• Written request:
Set down the material once more, exactly as it appears.

:: Stored data

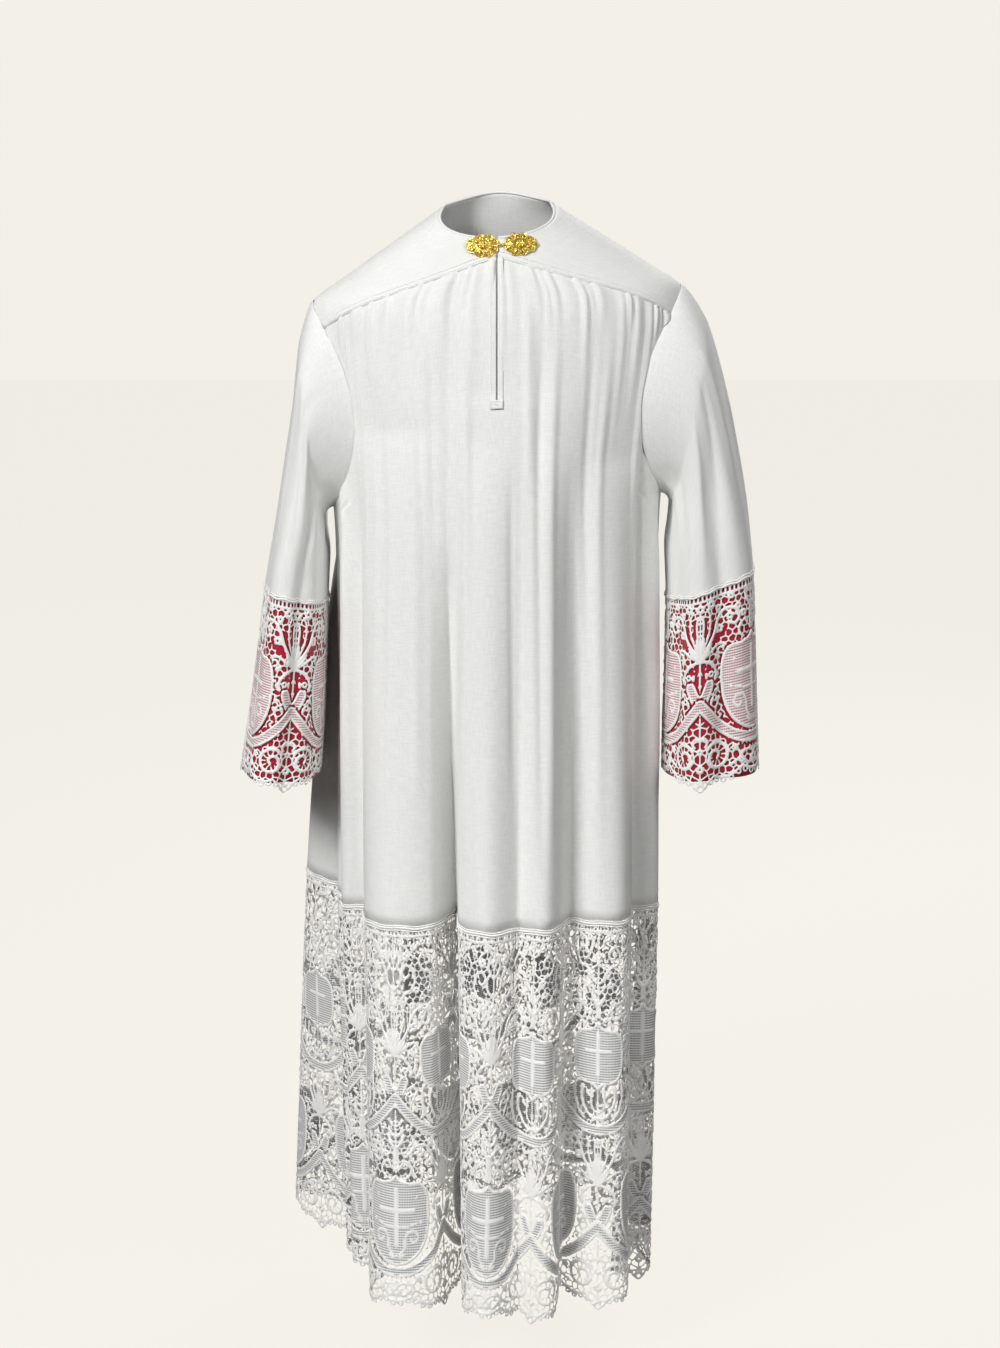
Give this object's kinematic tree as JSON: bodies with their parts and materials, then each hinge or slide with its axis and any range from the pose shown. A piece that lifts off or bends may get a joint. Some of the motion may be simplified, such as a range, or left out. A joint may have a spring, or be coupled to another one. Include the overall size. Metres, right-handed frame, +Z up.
{
  "type": "lace-trimmed alb",
  "caption": "Long white linen gown in its worn form, with bell sleeves over red cuff linings, a split yoke with a gilt clasp, and deep lace at the cuffs and hem.",
  "frame": {"origin": "middle of the neck opening, at the height where the yoke rests on the sides of the wearer's neck", "axes": "+Z up, the gown faces -Y, +X is the wearer's left"},
  "size_m": [0.7191, 0.4656, 1.5142],
  "materials": {
    "linen": "plain-woven white linen blend, matt",
    "lace": "white corded guipure lace, matt",
    "lining": "crimson satin lining",
    "gilt": "polished gilt filigree"
  },
  "bodies": {
    "root": {"yoke_front_left": "linen", "yoke_front_right": "linen", "yoke_back": "linen", "front_panel": "linen", "back_panel": "linen", "slit_tack": "linen", "sleeve_left": "linen", "sleeve_right": "linen", "hem_lace_front": "lace", "hem_lace_back": "lace", "cuff_lace_left_front": "lace", "cuff_lace_left_back": "lace", "cuff_lace_right_front": "lace", "cuff_lace_right_back": "lace", "cuff_lining_left": "lining", "cuff_lining_right": "lining", "clasp_left": "gilt", "clasp_right": "gilt", "clasp_hook": "gilt"}
  },
  "joints": []
}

::::

• Written answer:
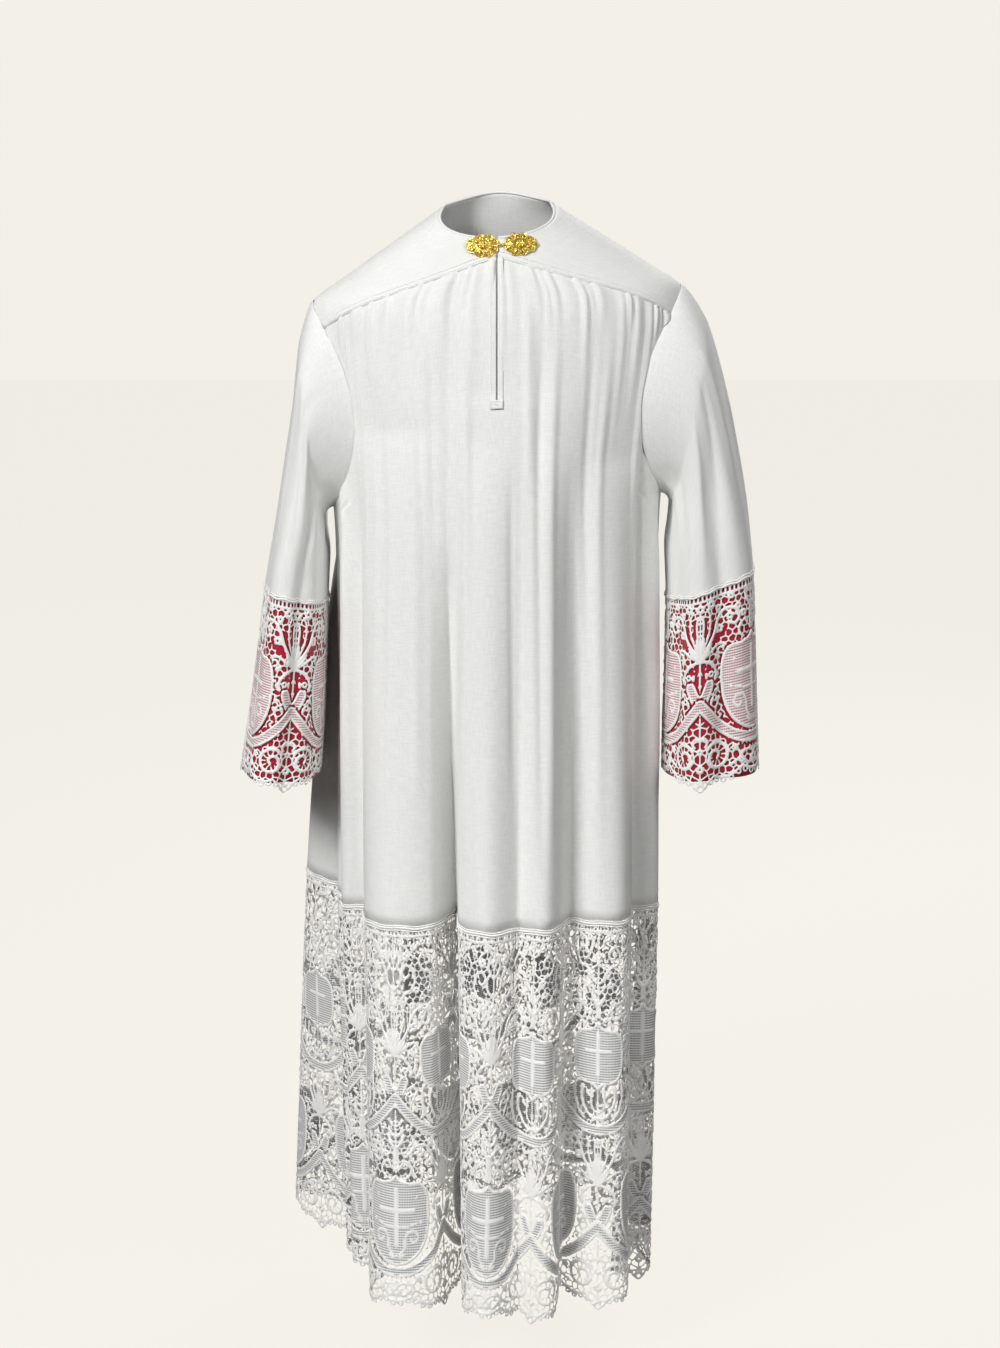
Give this object's kinematic tree as JSON: bodies with their parts and materials, then each hinge or slide with its axis and any range from the pose shown. A piece that lifts off or bends may get a joint. Some of the motion may be simplified, such as a range, or left out. A joint may have a spring, or be coupled to another one. Include the overall size. Metres, right-handed frame, +Z up.
{
  "type": "lace-trimmed alb",
  "caption": "Long white linen gown in its worn form, with bell sleeves over red cuff linings, a split yoke with a gilt clasp, and deep lace at the cuffs and hem.",
  "frame": {"origin": "middle of the neck opening, at the height where the yoke rests on the sides of the wearer's neck", "axes": "+Z up, the gown faces -Y, +X is the wearer's left"},
  "size_m": [0.7191, 0.4656, 1.5142],
  "materials": {
    "linen": "plain-woven white linen blend, matt",
    "lace": "white corded guipure lace, matt",
    "lining": "crimson satin lining",
    "gilt": "polished gilt filigree"
  },
  "bodies": {
    "root": {"yoke_front_left": "linen", "yoke_front_right": "linen", "yoke_back": "linen", "front_panel": "linen", "back_panel": "linen", "slit_tack": "linen", "sleeve_left": "linen", "sleeve_right": "linen", "hem_lace_front": "lace", "hem_lace_back": "lace", "cuff_lace_left_front": "lace", "cuff_lace_left_back": "lace", "cuff_lace_right_front": "lace", "cuff_lace_right_back": "lace", "cuff_lining_left": "lining", "cuff_lining_right": "lining", "clasp_left": "gilt", "clasp_right": "gilt", "clasp_hook": "gilt"}
  },
  "joints": []
}